Casshern debuted on April 24, 2004, premiering in fifth place with a total gross of US$1,530,216 in 181 theaters. Staying within the top ten for five weeks, the film went on to make under US$ 13 million. The production cost was estimated at US$ 6.6 million.

On Rotten Tomatoes Casshern has acquired an overall approval rating of 70% from 10 reviews by critics. Empire gave it 3 out of possible 5 stars and described it as "flawed and messy, but a hell of a looker" while IGN reviewer, Hock Teh, gave the American DVD release 8 out of 10 stating that "without any doubt, Casshern is a compelling piece of filmmaking". Variety reviewer Derek Elley notes that while not entirely original in its content, its execution and inventiveness are impressive.

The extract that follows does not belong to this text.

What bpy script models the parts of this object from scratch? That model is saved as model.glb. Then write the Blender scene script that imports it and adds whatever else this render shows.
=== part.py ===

The film was given a region one DVD release from DreamWorks on October 16, 2007. The US release is a full 24 minutes shorter than the original. It features both a Dolby Digital 5.1 and Dolby Digital stereo Japanese soundtrack, as well as English subtitles. The subtitles are almost universally criticized by fans for being enormously incomplete. On several occasions they are lacking entirely; when they do appear they often completely differ from the dialogue or oversimplify it to such a degree that key plot elements and the overall force of the story are diminished.